How I built a brain tumor detector (with a lot of AI help)
I should say this first: I am a BCA student. I am not a doctor. The thing I built is not a medical device. The README says it loudly, and I want to say it here too — this is a learning project.
With that out of the way: I wanted to build something that wasn't just another Kaggle notebook. Most "brain tumor" tutorials I read online stop at one classifier and call it done. Real clinical AI does way more than that. So I tried.
Why a pipeline and not just a model
The first thing I learned (from reading papers and asking Claude to explain them in plain English) was that a single classifier is the easy part. The hard part is everything around it:
- What if someone uploads a photo of their cat? You need a safety gate that rejects non-brain images before they ever touch the diagnostic model.

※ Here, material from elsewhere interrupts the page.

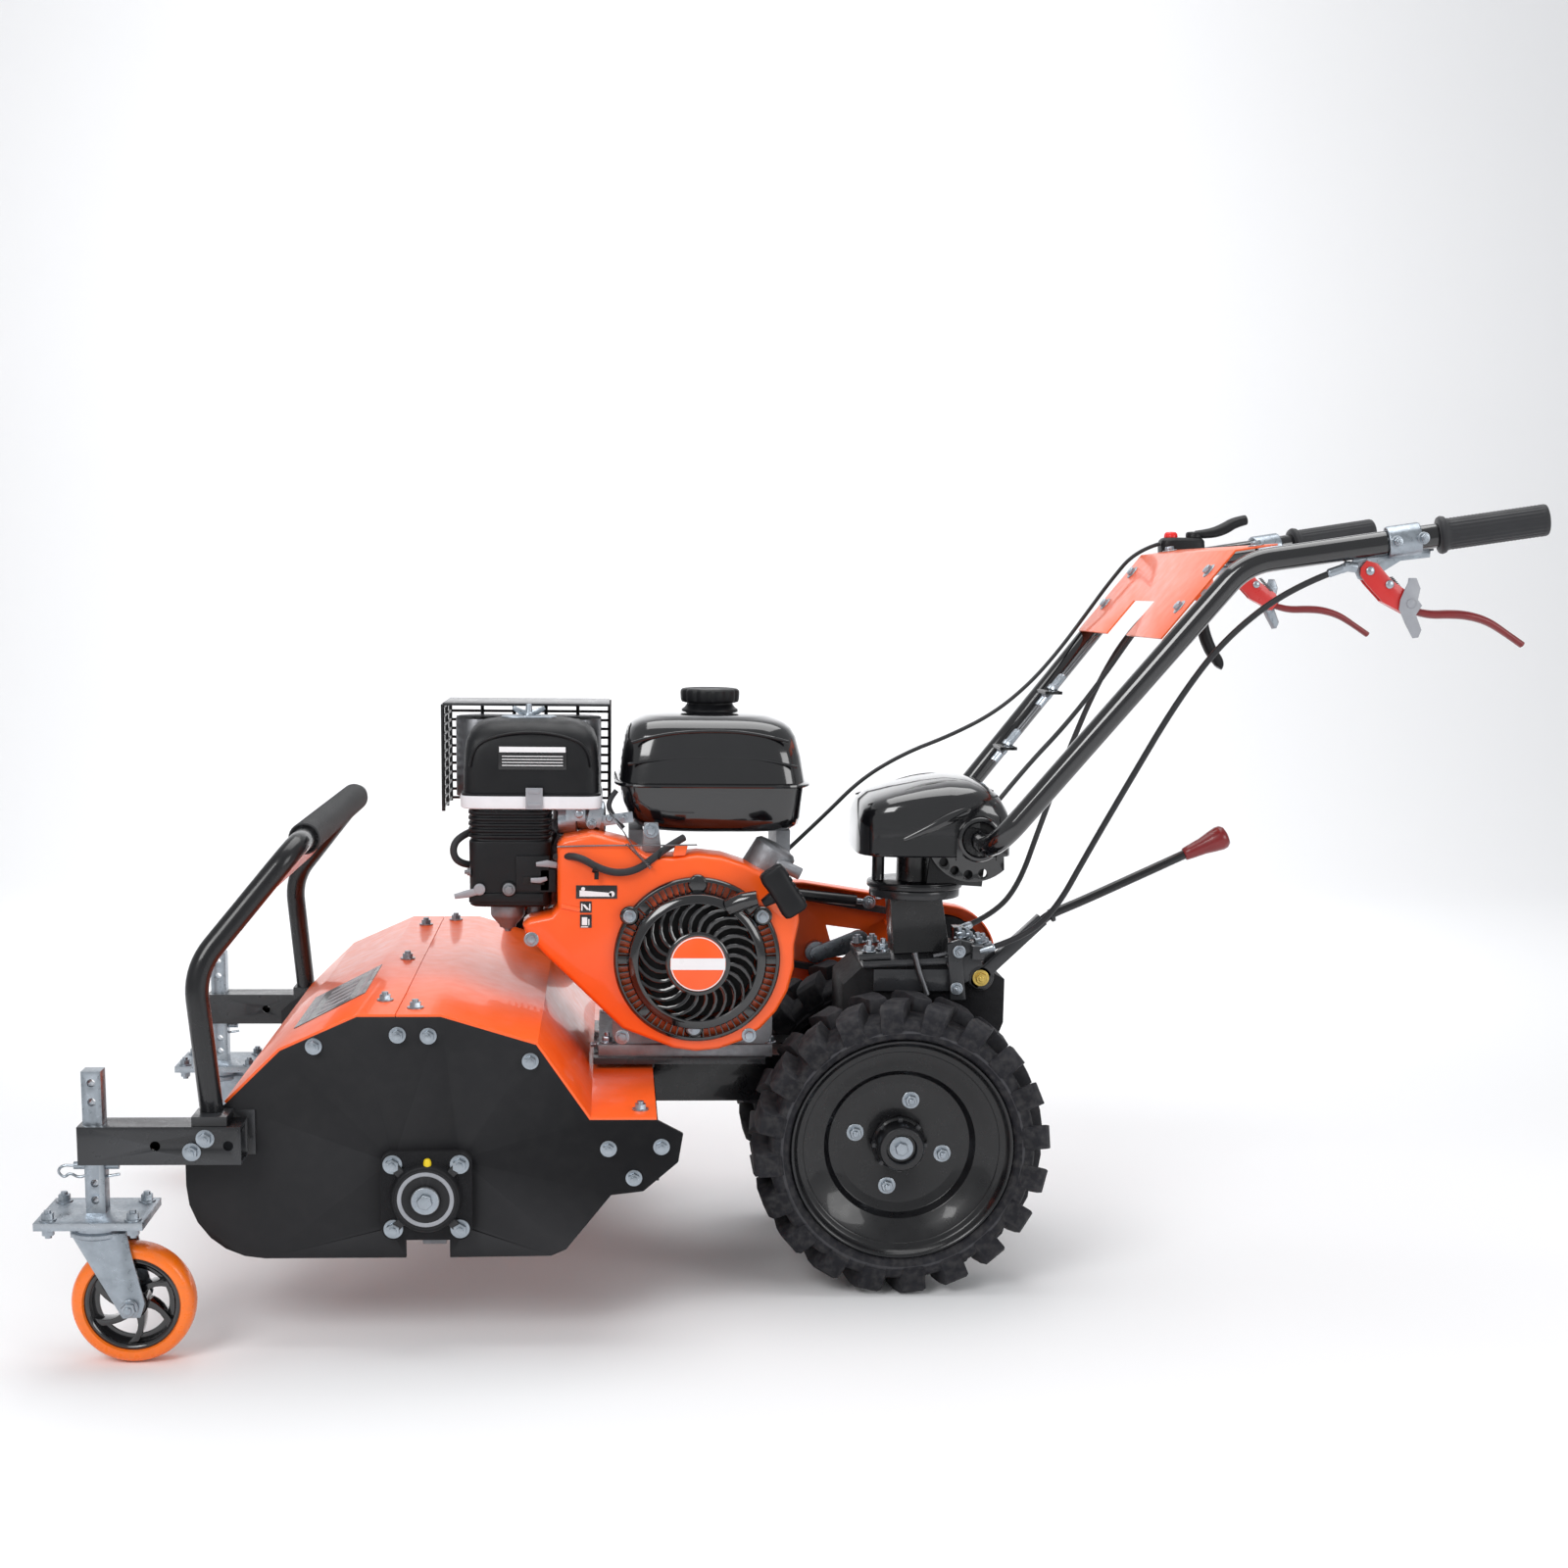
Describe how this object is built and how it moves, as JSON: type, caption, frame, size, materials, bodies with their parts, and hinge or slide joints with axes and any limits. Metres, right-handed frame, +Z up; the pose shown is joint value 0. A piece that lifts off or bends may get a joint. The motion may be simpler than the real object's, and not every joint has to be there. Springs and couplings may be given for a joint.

- What if the tumor is in the corner of the scan? You need localization — drawing a box around the suspicious region — not just a yes/no.
- What if the model is just guessing confidently? You need multiple models voting, and you need Grad-CAM to actually see what the network is looking at.
So the pipeline became four stages: gate → localize → ensemble classify → explain.
The stack
- YOLO (Ultralytics) for the localization stage. I picked YOLO because it was the most beginner-friendly object detector I could find with a real Python API.
- SwinV2 + ConvNeXt + a MONAI branch, weighted as an ensemble. MONAI is the medical-imaging library from NVIDIA — it knows about DICOM and NIfTI formats so I didn't have to reinvent that.
- timm for pretrained image backbones.
- Gradio for the dashboard, because I needed something I could demo without learning React first.
The reported validation accuracy on the dataset was 98.25%. I want to be honest — that number is on a curated public dataset and means almost nothing about real clinical use. If you take one thing from this post, take that.
What AI actually helped with
I used Claude and ChatGPT a lot. Not to write the code for me — they're not magic — but to do things I genuinely couldn't do alone yet:
- Translating papers. Medical AI papers are dense. I'd paste a passage and ask "explain this like I'm a first-year CS student." Then I'd ask follow-ups until I got it.
- Debugging tensor shapes. PyTorch shape mismatches at 1 AM are a special kind of pain. AI is really good at "here's my error, here's my model, what's wrong."
- Naming things. Half my time was spent renaming variables until the code read like English. AI is great at this and humans are slow at it.
- Catching my bad ideas. I once tried to train on a tiny dataset without any augmentation and Claude basically said "that will overfit, here is why." It did. It would have.
What AI did not do: pick the architecture, decide the pipeline stages, write the disclaimers, or test the thing. That part was me, sitting on my bed, reading docs.
The mistakes I made
- I committed model weights to git once. They were 400 MB. Don't do this.
.gitignoreis your friend. - I had a Gradio demo that loaded all three ensemble models into RAM at startup. My laptop has 8 GB. You can guess how that went.
- I called it a "diagnostic tool" in an early commit. I went back and rewrote everything to say "educational research pipeline." Words matter when they touch healthcare.
What's next
The honest next step is splitting training code from inference code. Right now they live in the same notebook and it makes the repo look way scarier than it should. I also want a hosted demo that doesn't expose model weights, because right now you basically have to clone the whole thing to try it.
If you're a student looking at clinical AI: build something, but be loud about the disclaimers. People believe what they see on the internet.